The part bothering me was the contrast.
I can get up for a day that may drain me, but I struggle to get up for the Lord who restores me. I can rise quickly for earthly responsibilities, but hesitate when heaven quietly invites me. I can answer the alarm for work, but press snooze on the things of God.
That realization did not feel like condemnation. It felt like light. Not harsh light, but the kind of morning light that slips through the window and shows you the room as it really is.
I have been thinking about how easy it is to be trained by the world. The world has deadlines, schedules, and consequences you can see right away. If I do not show up to work, there are phone calls, questions, problems, and maybe a paycheck affected.
But when I miss prayer, nobody may notice. When I skip daily Mass, the church does not call my cell phone asking where I am. No one is taking attendance. When I let my morning begin without God, the world still keeps moving. The emails still arrive. The tasks still wait. The day still happens.
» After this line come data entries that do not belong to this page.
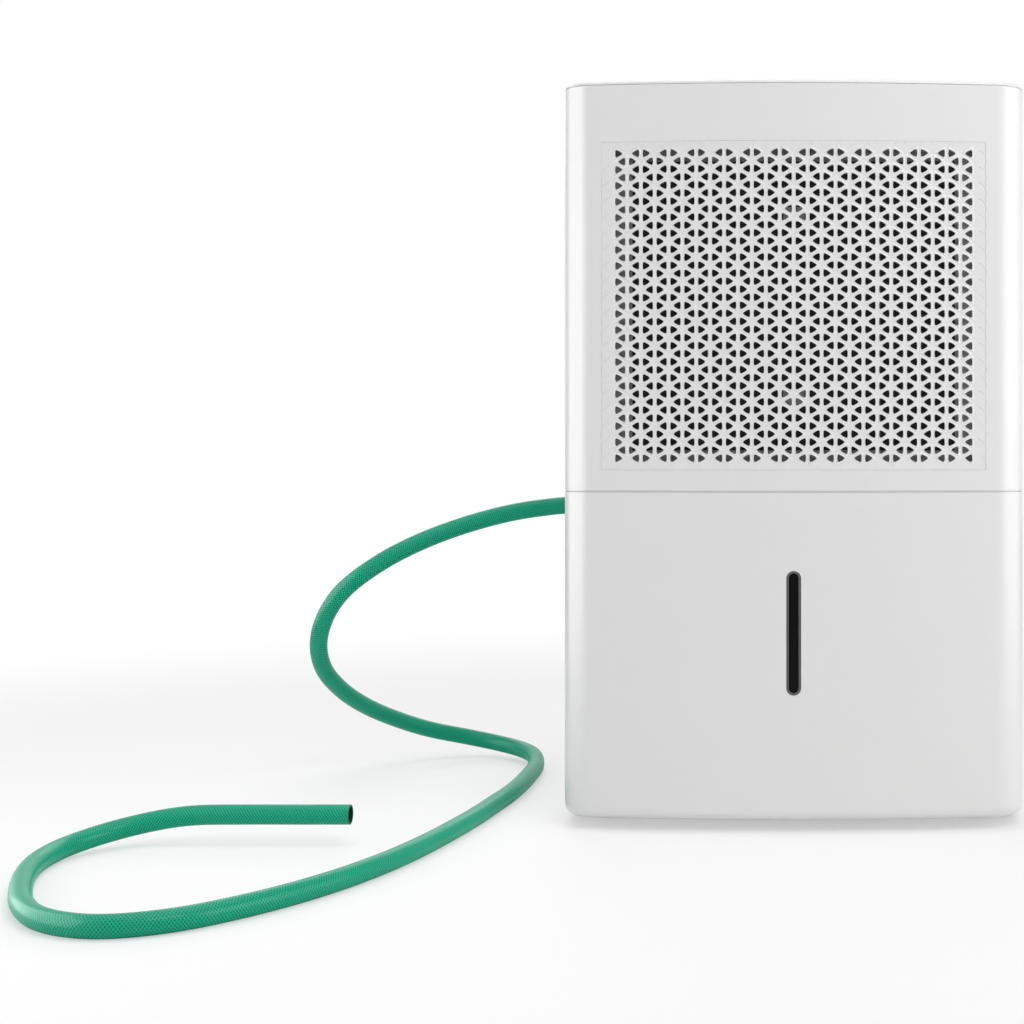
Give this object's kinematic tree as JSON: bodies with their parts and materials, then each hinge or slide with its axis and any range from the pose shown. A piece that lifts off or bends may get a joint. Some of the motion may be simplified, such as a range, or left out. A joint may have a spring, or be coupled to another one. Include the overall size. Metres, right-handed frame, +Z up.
{
  "type": "dehumidifier",
  "caption": "Portable white dehumidifier tower: bowed front with triangular lattice intake, pull-out water bucket with level window, lift-out filter, casters and braided drain hose.",
  "frame": {"origin": "on the floor under the centre of the cabinet", "axes": "+Z up, -Y towards the front with the intake grille, +X to the viewer's right"},
  "size_m": [0.7654, 0.6698, 0.62],
  "materials": {
    "white_shell": "satin moulded white plastic",
    "white_inner": "moulded white plastic, inner pieces",
    "grille_white": "satin moulded white plastic, fine lattice",
    "bezel_grey": "dark grey moulded plastic",
    "lens_black": "near-black glossy clear plastic",
    "tub_clear": "translucent bluish tub plastic",
    "filter_grey": "mid-grey moulded filter frame",
    "filter_net": "fine dark filter mesh",
    "coil_metal": "bare aluminium fins on tubes",
    "bracket_steel": "zinc-plated steel sheet",
    "motor_metal": "painted motor can",
    "shaft_steel": "turned steel",
    "copper_line": "bare copper tube",
    "compressor_black": "black painted steel shell",
    "rubber_black": "black rubber",
    "black_plastic": "black moulded plastic",
    "board_green": "green circuit board",
    "button_white": "glossy white caps",
    "control_dark": "dark glossy control plate",
    "screw_steel": "zinc-plated screws",
    "caster_black": "black moulded nylon",
    "wheel_grey": "dark grey tread",
    "hose_green": "green translucent braided tube"
  },
  "bodies": {
    "root": {"base_pan": "white_inner", "caster_sockets": "black_plastic", "side_panels": "white_shell", "back_panel": "white_shell", "side_cups": "white_shell", "top_cover": "white_shell", "front_panel": "white_shell", "intake_grille": "grille_white", "outlet_grille": "white_shell", "bucket_bay": "white_inner", "drain_deck": "white_inner", "drain_pipe": "rubber_black", "drain_port": "black_plastic", "cord_gland": "black_plastic", "case_screws": "screw_steel", "evaporator_coil": "coil_metal", "condenser_coil": "coil_metal", "fan_shroud": "white_inner", "motor_bracket": "bracket_steel", "fan_motor": "motor_metal", "compressor": "compressor_black", "compressor_cap": "black_plastic", "compressor_mounts": "rubber_black", "accumulator": "compressor_black", "refrigerant_lines": "copper_line", "electrics_box": "black_plastic", "run_capacitor": "shaft_steel", "reed_switch": "black_plastic", "humidity_sensor": "white_inner", "control_plate": "control_dark", "display_lens": "lens_black", "control_board": "board_green", "hose_coupling": "black_plastic", "drain_hose": "hose_green", "hose_tail": "hose_green"},
    "fan": {"fan_shaft": "shaft_steel", "fan_blades": "white_inner"},
    "filter": {"filter_frame": "filter_grey", "filter_mesh": "filter_net"},
    "bucket": {"bucket_front": "white_shell", "bucket_clips": "white_inner", "bucket_tub": "tub_clear", "bucket_lid": "white_inner", "level_window": "lens_black", "window_bezel": "bezel_grey"},
    "float": {"float_arm": "white_inner", "float_magnet": "shaft_steel"},
    "button_power": {"button_power": "button_white"},
    "button_mode": {"button_mode": "button_white"},
    "button_fan_speed": {"button_fan_speed": "button_white"},
    "button_humidity": {"button_humidity": "button_white"},
    "button_timer": {"button_timer": "button_white"},
    "caster_fl": {"caster_fork_fl": "caster_black"},
    "wheel_fl": {"caster_wheel_fl": "wheel_grey"},
    "caster_fr": {"caster_fork_fr": "caster_black"},
    "wheel_fr": {"caster_wheel_fr": "wheel_grey"},
    "caster_rl": {"caster_fork_rl": "caster_black"},
    "wheel_rl": {"caster_wheel_rl": "wheel_grey"},
    "caster_rr": {"caster_fork_rr": "caster_black"},
    "wheel_rr": {"caster_wheel_rr": "wheel_grey"}
  },
  "joints": [
    {"name": "bucket_slide", "type": "slide", "parent": "root", "child": "bucket", "axis": [0, -1, 0], "range_m": [0, 0.17]},
    {"name": "float_hinge", "type": "hinge", "parent": "bucket", "child": "float", "pos_m": [-0.105, 0.0088, 0.238], "axis": [-1, 0, 0], "range_deg": [0, 10]},
    {"name": "fan_spin", "type": "hinge", "parent": "root", "child": "fan", "pos_m": [0, 0, 0.43775], "axis": [0, 1, 0], "continuous": true},
    {"name": "filter_slide", "type": "slide", "parent": "root", "child": "filter", "axis": [0, 0, 1], "range_m": [0, 0.29]},
    {"name": "button_power_press", "type": "slide", "parent": "root", "child": "button_power", "axis": [0, 0, -1], "range_m": [0, 0.0008], "stiffness_N_per_m": 600},
    {"name": "button_mode_press", "type": "slide", "parent": "root", "child": "button_mode", "axis": [0, 0, -1], "range_m": [0, 0.0008], "stiffness_N_per_m": 600},
    {"name": "button_fan_speed_press", "type": "slide", "parent": "root", "child": "button_fan_speed", "axis": [0, 0, -1], "range_m": [0, 0.0008], "stiffness_N_per_m": 600},
    {"name": "button_humidity_press", "type": "slide", "parent": "root", "child": "button_humidity", "axis": [0, 0, -1], "range_m": [0, 0.0008], "stiffness_N_per_m": 600},
    {"name": "button_timer_press", "type": "slide", "parent": "root", "child": "button_timer", "axis": [0, 0, -1], "range_m": [0, 0.0008], "stiffness_N_per_m": 600},
    {"name": "caster_fl_swivel", "type": "hinge", "parent": "root", "child": "caster_fl", "pos_m": [-0.1655, -0.06, 0.03], "axis": [0, 0, 1], "continuous": true},
    {"name": "wheel_fl_spin", "type": "hinge", "parent": "caster_fl", "child": "wheel_fl", "pos_m": [-0.1655, -0.053, 0.0125], "axis": [1, 0, 0], "continuous": true},
    {"name": "caster_fr_swivel", "type": "hinge", "parent": "root", "child": "caster_fr", "pos_m": [0.1655, -0.06, 0.03], "axis": [0, 0, 1], "continuous": true},
    {"name": "wheel_fr_spin", "type": "hinge", "parent": "caster_fr", "child": "wheel_fr", "pos_m": [0.1655, -0.053, 0.0125], "axis": [1, 0, 0], "continuous": true},
    {"name": "caster_rl_swivel", "type": "hinge", "parent": "root", "child": "caster_rl", "pos_m": [-0.1655, 0.102, 0.03], "axis": [0, 0, 1], "continuous": true},
    {"name": "wheel_rl_spin", "type": "hinge", "parent": "caster_rl", "child": "wheel_rl", "pos_m": [-0.1655, 0.109, 0.0125], "axis": [1, 0, 0], "continuous": true},
    {"name": "caster_rr_swivel", "type": "hinge", "parent": "root", "child": "caster_rr", "pos_m": [0.1655, 0.102, 0.03], "axis": [0, 0, 1], "continuous": true},
    {"name": "wheel_rr_spin", "type": "hinge", "parent": "caster_rr", "child": "wheel_rr", "pos_m": [0.1655, 0.109, 0.0125], "axis": [1, 0, 0], "continuous": true}
  ]
}
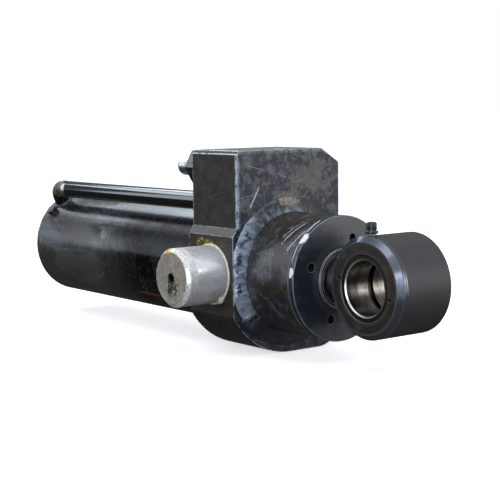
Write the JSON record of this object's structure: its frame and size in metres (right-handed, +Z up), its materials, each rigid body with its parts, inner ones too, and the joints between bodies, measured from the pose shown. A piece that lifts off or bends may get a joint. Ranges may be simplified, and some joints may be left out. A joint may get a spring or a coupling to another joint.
{
  "type": "telescopic hydraulic cylinder",
  "caption": "Telescopic hydraulic cylinder with a trunnion block, a feed pipe along the barrel and a rod eye with a spherical bearing.",
  "frame": {"origin": "where the trunnion axis crosses the cylinder axis", "axes": "+X forward along the cylinder axis to the rod eye, Y along the trunnion axis, +Z up through the valve side of the block"},
  "size_m": [0.834, 0.33, 0.2815],
  "materials": {
    "black_paint": "gloss black paint, dusty and scuffed",
    "block_paint": "dirty black paint",
    "pipe_paint": "gloss black paint",
    "disc_paint": "satin blue-black",
    "eye_paint": "satin dark grey",
    "weld": "painted weld beads",
    "bare_pin": "turned bare steel",
    "bright_steel": "machined steel",
    "retainer_steel": "browned steel",
    "bearing_steel": "ground steel",
    "chrome_rod": "hard chrome",
    "bronze": "bearing bronze",
    "rubber": "seal rubber",
    "guide_plastic": "guide ring resin"
  },
  "bodies": {
    "barrel": {"barrel_tube": "black_paint", "rear_cap": "black_paint", "rear_cap_weld": "weld", "trunnion_block": "block_paint", "gallery_plug": "bright_steel", "front_weld": "weld", "rear_weld": "weld", "trunnion_pin_left": "bare_pin", "trunnion_pin_right": "bare_pin", "pin_welds": "weld", "pipe_elbow": "pipe_paint", "pressure_pipe": "pipe_paint", "pipe_welds": "weld", "bleed_plug": "pipe_paint", "valve_body": "pipe_paint", "valve_end_plug": "bright_steel", "barrel_gland": "bright_steel", "gland_bushes": "bronze", "gland_seal": "rubber", "gland_wiper": "rubber"},
    "stage_guides": {"stage_wear_rings": "guide_plastic", "stage_piston_seal": "rubber"},
    "stage": {"stage_tube": "chrome_rod", "stage_piston": "bright_steel", "stage_head": "disc_paint", "rod_bush": "bronze", "rod_seal": "rubber", "rod_gland_ring": "bright_steel", "rod_wiper": "rubber"},
    "rod_guides": {"rod_wear_rings": "guide_plastic", "rod_piston_seal": "rubber"},
    "rod": {"rod": "chrome_rod", "rod_nut": "bright_steel", "rod_piston": "bright_steel", "rod_eye": "eye_paint", "retainer_ring_left": "retainer_steel", "retainer_ring_right": "retainer_steel", "bearing_outer_ring": "bearing_steel", "grease_nipple": "bright_steel", "nipple_cap": "rubber"},
    "bearing": {"bearing_inner_ring": "bearing_steel", "spacer_left": "bright_steel", "spacer_right": "bright_steel"}
  },
  "joints": [
    {"name": "stage_slide", "type": "slide", "parent": "barrel", "child": "stage_guides", "axis": [1, 0, 0], "range_m": [0, 0.46]},
    {"name": "stage_turn", "type": "hinge", "parent": "stage_guides", "child": "stage", "pos_m": [0, 0, 0], "axis": [1, 0, 0], "continuous": true},
    {"name": "rod_slide", "type": "slide", "parent": "stage", "child": "rod_guides", "axis": [1, 0, 0], "range_m": [0, 0.49]},
    {"name": "rod_turn", "type": "hinge", "parent": "rod_guides", "child": "rod", "pos_m": [0, 0, 0], "axis": [1, 0, 0], "continuous": true},
    {"name": "bearing_spin", "type": "hinge", "parent": "rod", "child": "bearing", "pos_m": [0.2465, 0, 0], "axis": [0, 1, 0], "continuous": true}
  ]
}
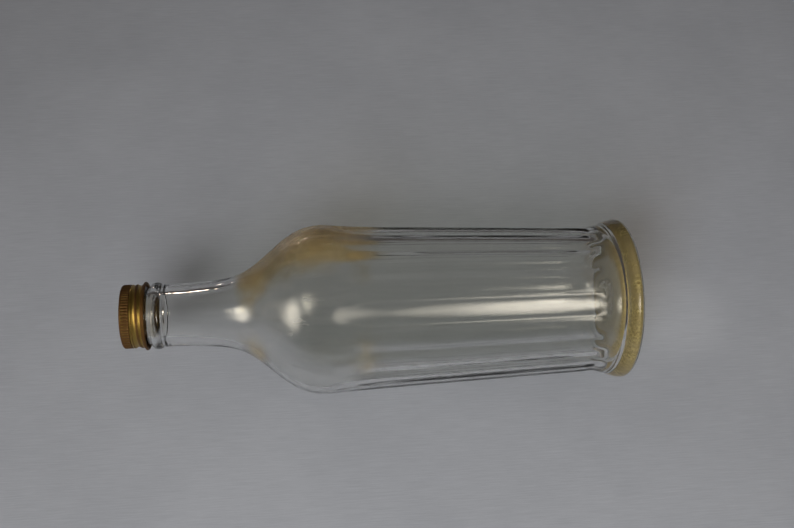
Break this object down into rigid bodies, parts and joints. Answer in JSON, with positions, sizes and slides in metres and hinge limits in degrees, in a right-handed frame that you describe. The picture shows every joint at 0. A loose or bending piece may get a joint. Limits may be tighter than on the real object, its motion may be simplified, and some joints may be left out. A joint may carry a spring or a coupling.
{
  "type": "glass oil bottle",
  "caption": "Tall clear glass oil bottle with a slim neck, a fluted tapering body, a flared foot and a small knurled brass screw cap.",
  "frame": {"origin": "middle of the foot ring's flat underside, with the bottle standing upright", "axes": "+Z along the bottle's axis, from the foot up to the cap; X and Y across it, with one ridge between two flutes 4.5 degrees from +X"},
  "size_m": [0.075, 0.075, 0.2233],
  "materials": {
    "glass": "gloss, slightly hazed inside by old oil",
    "cap_brass": "gold-lacquered tinplate, worn and tarnished",
    "liner_board": "matt pulpboard",
    "liner_paper": "waxed"
  },
  "bodies": {
    "bottle": {"bottle": "glass"},
    "liner": {"liner_backing": "liner_board", "liner_facing": "liner_paper"},
    "cap": {"screw_cap": "cap_brass"}
  },
  "joints": [
    {"name": "cap_lift", "type": "slide", "parent": "bottle", "child": "liner", "axis": [0, 0, 1], "range_m": [0, 0.0096]},
    {"name": "cap_turn", "type": "hinge", "parent": "liner", "child": "cap", "pos_m": [0, 0, 0.217], "axis": [0, 0, 1], "range_deg": [0, 1080]}
  ],
  "couplings": [
    {"joint": "cap_lift", "follows": "cap_turn", "m_per_rad": 0.00050532}
  ]
}
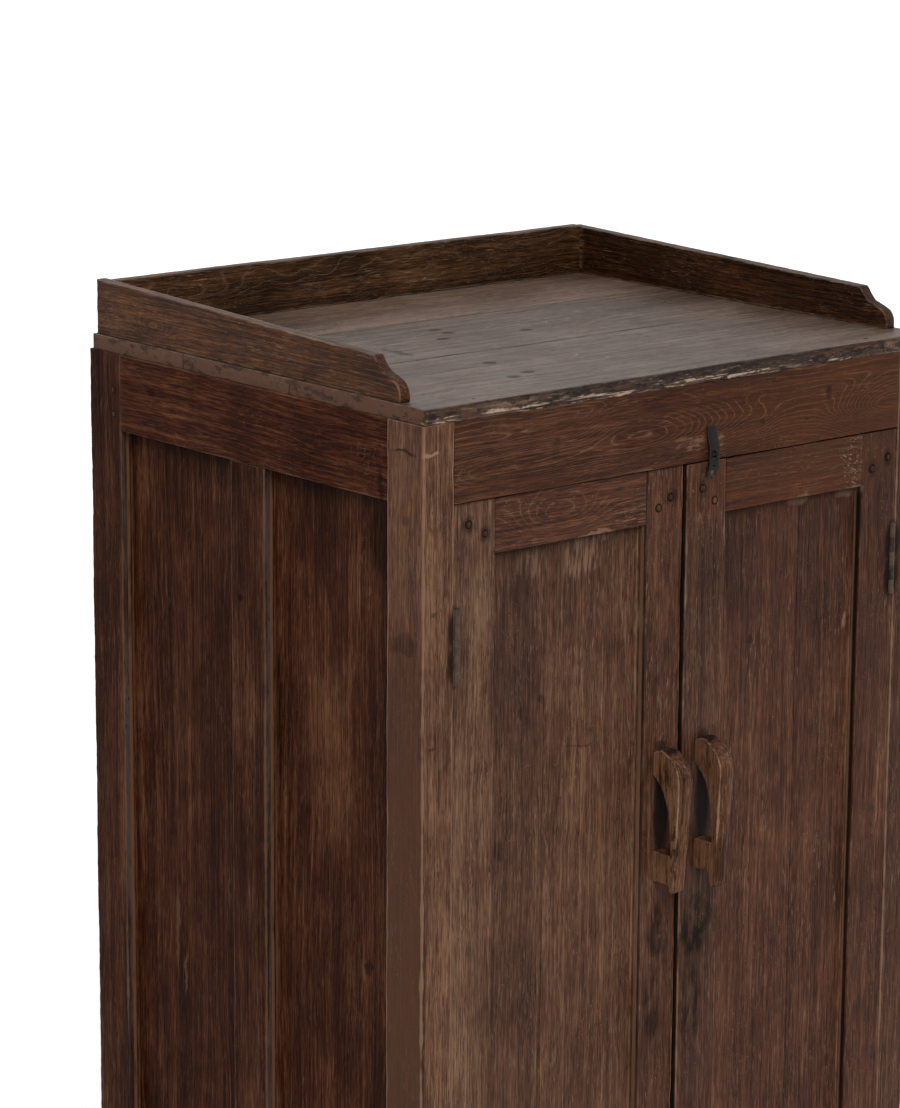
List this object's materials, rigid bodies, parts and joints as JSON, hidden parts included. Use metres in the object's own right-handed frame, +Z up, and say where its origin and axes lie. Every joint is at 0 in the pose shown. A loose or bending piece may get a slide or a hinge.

That may be part of the danger.
The urgent things of this world are loud. The eternal things are often quiet. If I am not careful, loud starts to feel more important than holy.
Jesus said, “No one can serve two masters.” (Matthew 6:24)
That line is easy to hear as a warning about money, and it is. But for me this week, it reached into something deeper. It made me ask which voice gets my first obedience.
Not which voice I say matters most.
Which voice I actually obey first.
That is harder to answer.
Because I do love God. I do want to follow Him. I do want to be holy and serve. But I can also see how easily my career, my duties, my worries, and my need to stay on top of everything can begin to claim the first part of me.
My first thoughts, my first energy, my first anxiety, and sometimes even my first yes.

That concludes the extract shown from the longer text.